Researchers Combine Computer Vision with Wearable Sensors for High-Accuracy Gesture Recognition
Combining a traditional vision-based gesture recognition system with data from stretchable transparent sensors considerably boosts accuracy.
Researchers at the Nanyang Technological University, Singapore (NTU Singapore) have released a paper describing a machine learning platform for high-accuracy gesture recognition based on what they call a "bioinspired data fusion system" between computer vision and skin-like stretchable strain sensors.
Gesture recognition technology is for more than changing the volume of your TV with a wave of your hand: It can be found in everything from gaming to health monitoring, accessibility, and even the control systems of high-precision surgical robots. The problem, though, is in getting high-quality data on the user's gestures — something the NTU Singapore researchers claim to have resolved.

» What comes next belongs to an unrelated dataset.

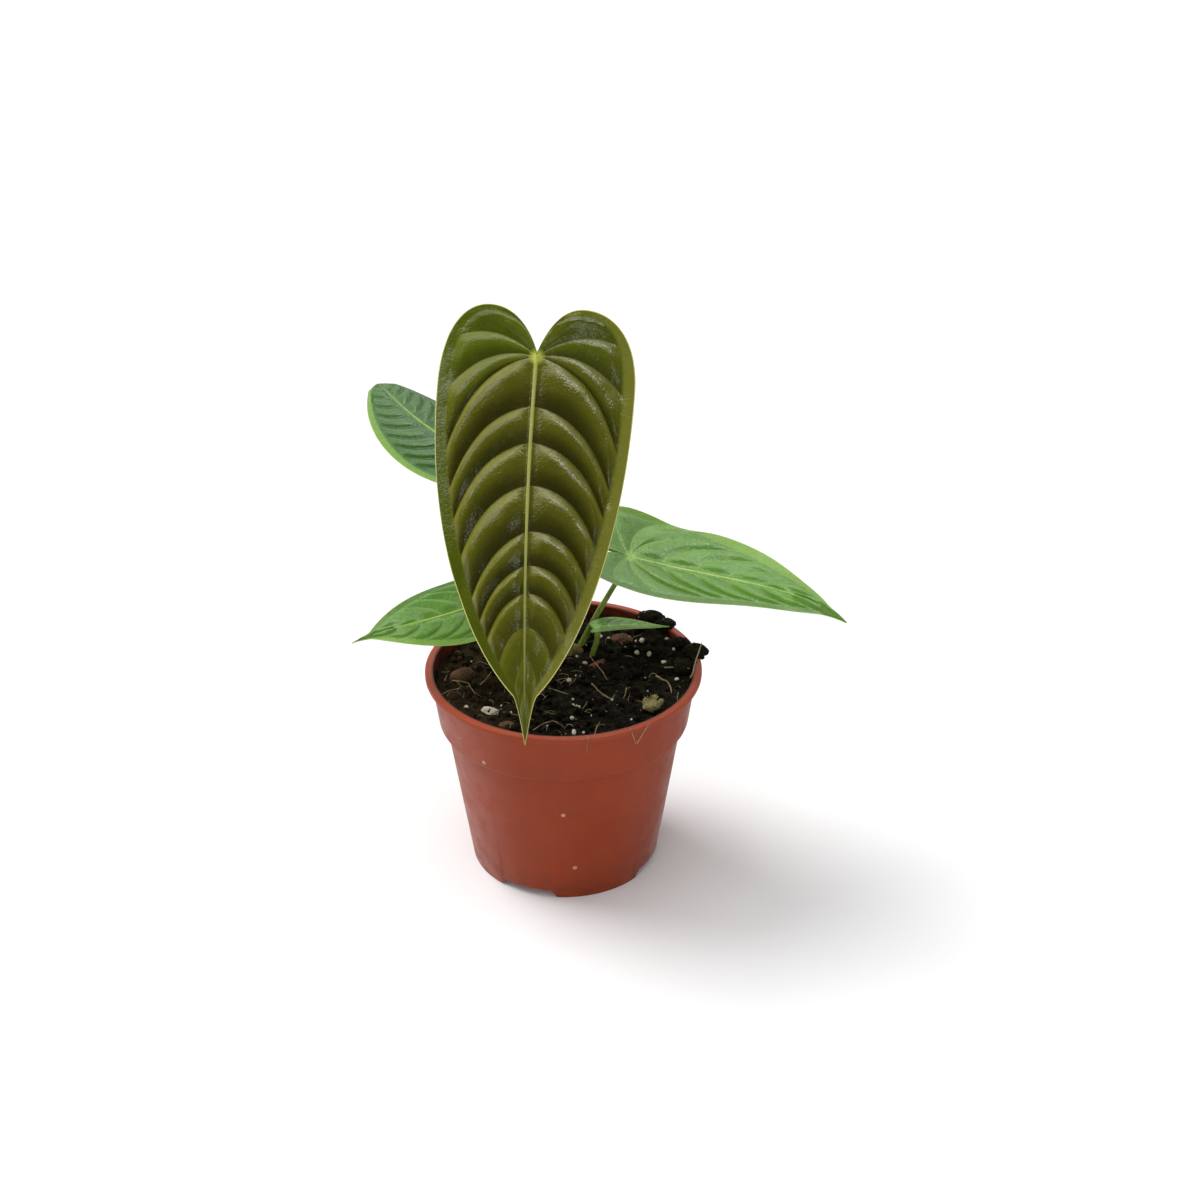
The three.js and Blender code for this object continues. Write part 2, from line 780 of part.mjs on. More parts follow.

"Our data fusion architecture has its own unique bioinspired features which include a man-made system resembling the somatosensory-visual fusion hierarchy in the brain," explains lead author Professor Chen Xiaodong of the project. "We believe such features make our architecture unique to existing approaches."
"Compared to rigid wearable sensors that do not form an intimate enough contact with the user for accurate data collection, our innovation uses stretchable strain sensors that comfortably attaches onto the human skin. This allows for high-quality signal acquisition, which is vital to high-precision recognition tasks."
These wearable sensors, made from a transparent adhesive material, are combined with a more traditional computer vision approach — and considerably boost the accuracy. In testing, a camera-based computer vision recognition system resulted in six errors during gesture control of a robot through a maze; switching to the combined vision and wearable sensor approach complete eliminated these errors, while boosting accuracy in dark conditions to 96.7 percent.
"The secret behind the high accuracy in our architecture lies in the fact that the visual and somatosensory information can interact and complement each other at an early stage before carrying out complex interpretation," notes first author Dr. Wang Min. "As a result, the system can rationally collect coherent information with less redundant data and less perceptual ambiguity, resulting in better accuracy."
The paper has been published under open access terms in the journal Nature Electronics.